— Task to complete —
Can you find the lines of the listing that include "model" and copy every one?

— Recorded data —
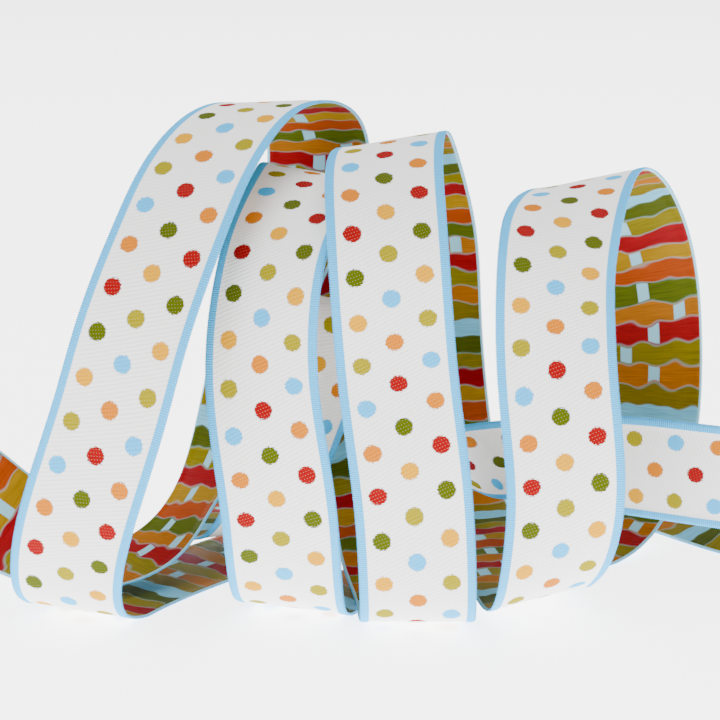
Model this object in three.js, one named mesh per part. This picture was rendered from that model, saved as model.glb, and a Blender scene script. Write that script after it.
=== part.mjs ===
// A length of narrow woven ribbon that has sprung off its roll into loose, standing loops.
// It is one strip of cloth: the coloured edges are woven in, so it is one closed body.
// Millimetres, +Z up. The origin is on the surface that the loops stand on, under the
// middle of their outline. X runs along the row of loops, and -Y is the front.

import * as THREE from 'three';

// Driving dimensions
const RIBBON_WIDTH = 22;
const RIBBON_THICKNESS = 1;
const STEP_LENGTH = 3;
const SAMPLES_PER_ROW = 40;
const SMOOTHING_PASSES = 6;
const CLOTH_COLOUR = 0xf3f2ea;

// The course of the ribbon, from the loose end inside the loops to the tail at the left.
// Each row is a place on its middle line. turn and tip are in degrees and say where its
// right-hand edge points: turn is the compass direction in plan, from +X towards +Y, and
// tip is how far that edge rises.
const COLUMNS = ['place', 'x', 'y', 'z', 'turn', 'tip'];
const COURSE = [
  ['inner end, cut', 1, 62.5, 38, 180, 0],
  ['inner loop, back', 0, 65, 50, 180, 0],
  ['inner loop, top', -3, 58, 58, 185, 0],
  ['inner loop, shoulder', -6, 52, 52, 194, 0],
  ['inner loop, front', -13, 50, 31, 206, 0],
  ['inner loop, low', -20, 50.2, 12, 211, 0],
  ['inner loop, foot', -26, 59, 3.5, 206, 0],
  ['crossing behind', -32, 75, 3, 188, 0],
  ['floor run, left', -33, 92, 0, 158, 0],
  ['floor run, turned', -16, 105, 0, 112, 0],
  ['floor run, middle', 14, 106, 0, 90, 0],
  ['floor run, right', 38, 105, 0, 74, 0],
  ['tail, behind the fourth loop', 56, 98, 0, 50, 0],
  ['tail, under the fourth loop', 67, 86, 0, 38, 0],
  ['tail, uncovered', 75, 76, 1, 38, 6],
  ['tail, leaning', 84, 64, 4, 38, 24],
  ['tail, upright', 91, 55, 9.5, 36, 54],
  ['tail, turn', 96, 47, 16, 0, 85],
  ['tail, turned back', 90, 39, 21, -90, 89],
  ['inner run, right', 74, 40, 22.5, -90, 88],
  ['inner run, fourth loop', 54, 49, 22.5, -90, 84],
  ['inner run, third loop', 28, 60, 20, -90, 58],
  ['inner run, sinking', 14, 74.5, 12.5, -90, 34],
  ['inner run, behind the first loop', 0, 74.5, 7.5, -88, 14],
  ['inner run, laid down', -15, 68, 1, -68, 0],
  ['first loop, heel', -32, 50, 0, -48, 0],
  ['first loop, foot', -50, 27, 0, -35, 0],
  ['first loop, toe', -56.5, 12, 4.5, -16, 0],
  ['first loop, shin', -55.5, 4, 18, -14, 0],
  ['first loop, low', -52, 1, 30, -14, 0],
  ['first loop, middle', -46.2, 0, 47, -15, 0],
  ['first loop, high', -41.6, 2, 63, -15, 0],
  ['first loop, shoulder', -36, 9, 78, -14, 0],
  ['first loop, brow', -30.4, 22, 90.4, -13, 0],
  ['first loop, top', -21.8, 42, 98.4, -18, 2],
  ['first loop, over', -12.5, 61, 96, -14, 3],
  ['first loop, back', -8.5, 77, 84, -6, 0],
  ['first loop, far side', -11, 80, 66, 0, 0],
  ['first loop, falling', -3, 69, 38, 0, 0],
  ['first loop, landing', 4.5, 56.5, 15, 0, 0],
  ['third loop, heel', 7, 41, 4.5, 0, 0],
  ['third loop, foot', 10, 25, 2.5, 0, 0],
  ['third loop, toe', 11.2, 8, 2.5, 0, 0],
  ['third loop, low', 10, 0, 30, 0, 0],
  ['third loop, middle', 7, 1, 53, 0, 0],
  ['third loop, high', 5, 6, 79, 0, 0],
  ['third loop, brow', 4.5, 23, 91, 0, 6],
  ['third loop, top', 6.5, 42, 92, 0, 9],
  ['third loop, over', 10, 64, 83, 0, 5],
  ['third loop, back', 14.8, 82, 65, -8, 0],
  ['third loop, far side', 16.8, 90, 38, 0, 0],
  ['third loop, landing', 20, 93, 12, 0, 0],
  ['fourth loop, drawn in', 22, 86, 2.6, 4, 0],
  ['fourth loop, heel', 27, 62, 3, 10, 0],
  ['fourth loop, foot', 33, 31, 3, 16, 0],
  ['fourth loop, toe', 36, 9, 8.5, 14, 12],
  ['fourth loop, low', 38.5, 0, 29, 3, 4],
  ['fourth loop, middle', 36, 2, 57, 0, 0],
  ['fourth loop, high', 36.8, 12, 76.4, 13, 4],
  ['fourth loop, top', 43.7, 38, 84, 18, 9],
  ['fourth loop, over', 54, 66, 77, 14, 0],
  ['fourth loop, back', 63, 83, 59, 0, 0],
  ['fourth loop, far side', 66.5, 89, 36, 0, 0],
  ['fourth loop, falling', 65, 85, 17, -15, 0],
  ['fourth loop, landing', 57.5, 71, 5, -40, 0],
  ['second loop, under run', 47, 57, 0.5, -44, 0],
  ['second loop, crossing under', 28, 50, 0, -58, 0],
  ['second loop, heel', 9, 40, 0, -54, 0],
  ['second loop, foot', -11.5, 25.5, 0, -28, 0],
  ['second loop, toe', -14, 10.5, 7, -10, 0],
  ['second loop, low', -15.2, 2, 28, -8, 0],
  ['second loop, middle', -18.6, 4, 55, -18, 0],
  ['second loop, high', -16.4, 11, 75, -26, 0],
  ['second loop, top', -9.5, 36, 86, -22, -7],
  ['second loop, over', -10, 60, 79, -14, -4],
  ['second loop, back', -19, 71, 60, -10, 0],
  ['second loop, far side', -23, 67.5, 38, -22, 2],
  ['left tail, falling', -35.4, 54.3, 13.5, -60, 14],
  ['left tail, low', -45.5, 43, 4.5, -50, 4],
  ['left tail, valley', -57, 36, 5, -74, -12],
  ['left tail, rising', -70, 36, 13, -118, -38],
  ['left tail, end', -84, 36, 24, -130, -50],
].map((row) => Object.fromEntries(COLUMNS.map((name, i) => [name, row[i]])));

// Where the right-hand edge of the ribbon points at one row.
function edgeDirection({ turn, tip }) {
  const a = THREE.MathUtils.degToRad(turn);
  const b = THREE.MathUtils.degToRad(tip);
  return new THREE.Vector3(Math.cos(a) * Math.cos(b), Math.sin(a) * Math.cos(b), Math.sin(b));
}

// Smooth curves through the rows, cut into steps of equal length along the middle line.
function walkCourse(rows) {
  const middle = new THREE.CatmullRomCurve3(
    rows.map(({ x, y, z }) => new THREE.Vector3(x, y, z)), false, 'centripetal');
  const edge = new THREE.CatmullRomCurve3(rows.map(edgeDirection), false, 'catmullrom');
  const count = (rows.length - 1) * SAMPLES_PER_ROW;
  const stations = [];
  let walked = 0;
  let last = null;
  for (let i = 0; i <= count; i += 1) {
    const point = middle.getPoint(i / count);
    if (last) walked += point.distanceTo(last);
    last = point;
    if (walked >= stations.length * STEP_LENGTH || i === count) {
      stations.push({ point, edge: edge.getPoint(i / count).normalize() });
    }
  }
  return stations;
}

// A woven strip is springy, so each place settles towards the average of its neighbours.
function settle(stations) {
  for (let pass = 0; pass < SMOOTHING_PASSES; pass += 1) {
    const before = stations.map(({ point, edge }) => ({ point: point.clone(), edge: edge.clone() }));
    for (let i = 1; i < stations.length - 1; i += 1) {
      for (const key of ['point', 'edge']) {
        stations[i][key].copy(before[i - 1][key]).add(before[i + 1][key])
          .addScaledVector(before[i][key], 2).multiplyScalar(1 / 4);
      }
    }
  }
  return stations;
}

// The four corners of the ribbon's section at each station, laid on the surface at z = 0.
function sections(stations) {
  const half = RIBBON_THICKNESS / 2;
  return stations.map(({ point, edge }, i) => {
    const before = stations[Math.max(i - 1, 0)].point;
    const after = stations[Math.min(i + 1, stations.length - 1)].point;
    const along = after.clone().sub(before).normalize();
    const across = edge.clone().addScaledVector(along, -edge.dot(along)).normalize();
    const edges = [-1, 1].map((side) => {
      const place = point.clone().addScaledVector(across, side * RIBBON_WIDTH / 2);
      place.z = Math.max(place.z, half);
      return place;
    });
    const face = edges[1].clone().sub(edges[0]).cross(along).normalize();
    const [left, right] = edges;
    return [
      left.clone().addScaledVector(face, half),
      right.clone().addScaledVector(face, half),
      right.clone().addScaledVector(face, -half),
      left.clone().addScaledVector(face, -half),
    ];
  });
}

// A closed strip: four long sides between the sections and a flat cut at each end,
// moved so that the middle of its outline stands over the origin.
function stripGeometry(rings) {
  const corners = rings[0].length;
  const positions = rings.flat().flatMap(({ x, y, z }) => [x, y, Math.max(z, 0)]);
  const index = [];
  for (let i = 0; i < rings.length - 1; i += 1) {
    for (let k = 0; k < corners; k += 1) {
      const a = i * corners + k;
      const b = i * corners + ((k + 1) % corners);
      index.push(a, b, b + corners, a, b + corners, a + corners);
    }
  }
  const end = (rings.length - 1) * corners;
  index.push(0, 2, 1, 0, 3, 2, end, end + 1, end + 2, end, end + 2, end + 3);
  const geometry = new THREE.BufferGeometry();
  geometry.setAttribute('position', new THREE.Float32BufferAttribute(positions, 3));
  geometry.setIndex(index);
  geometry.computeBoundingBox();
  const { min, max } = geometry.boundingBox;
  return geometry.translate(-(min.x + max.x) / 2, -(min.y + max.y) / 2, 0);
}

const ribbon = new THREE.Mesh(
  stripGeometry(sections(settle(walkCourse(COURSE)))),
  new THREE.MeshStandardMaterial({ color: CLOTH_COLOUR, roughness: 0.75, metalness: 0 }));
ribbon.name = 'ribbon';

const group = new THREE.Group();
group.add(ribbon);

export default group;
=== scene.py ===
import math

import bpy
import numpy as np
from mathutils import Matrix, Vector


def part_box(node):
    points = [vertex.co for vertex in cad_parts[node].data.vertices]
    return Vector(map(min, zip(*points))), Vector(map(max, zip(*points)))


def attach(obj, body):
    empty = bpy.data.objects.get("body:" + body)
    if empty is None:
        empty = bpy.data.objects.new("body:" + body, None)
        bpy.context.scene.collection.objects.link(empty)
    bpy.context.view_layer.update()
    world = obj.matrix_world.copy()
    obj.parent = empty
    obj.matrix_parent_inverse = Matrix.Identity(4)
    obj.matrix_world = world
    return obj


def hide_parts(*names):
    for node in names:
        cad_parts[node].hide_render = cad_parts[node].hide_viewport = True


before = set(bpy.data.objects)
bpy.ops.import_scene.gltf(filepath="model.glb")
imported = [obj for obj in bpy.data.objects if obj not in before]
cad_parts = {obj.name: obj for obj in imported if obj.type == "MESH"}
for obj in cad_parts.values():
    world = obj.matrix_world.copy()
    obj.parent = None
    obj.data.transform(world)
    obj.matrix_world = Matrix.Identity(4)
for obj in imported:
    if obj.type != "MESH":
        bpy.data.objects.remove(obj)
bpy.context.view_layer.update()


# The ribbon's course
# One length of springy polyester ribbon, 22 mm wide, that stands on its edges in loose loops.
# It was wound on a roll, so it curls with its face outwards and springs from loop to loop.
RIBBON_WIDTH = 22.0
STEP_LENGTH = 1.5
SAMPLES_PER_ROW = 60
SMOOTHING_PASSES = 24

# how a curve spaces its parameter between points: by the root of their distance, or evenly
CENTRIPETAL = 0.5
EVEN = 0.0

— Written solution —
Model this object in three.js, one named mesh per part. This picture was rendered from that model, saved as model.glb, and a Blender scene script. Write that script after it.
bpy.ops.import_scene.gltf(filepath="model.glb")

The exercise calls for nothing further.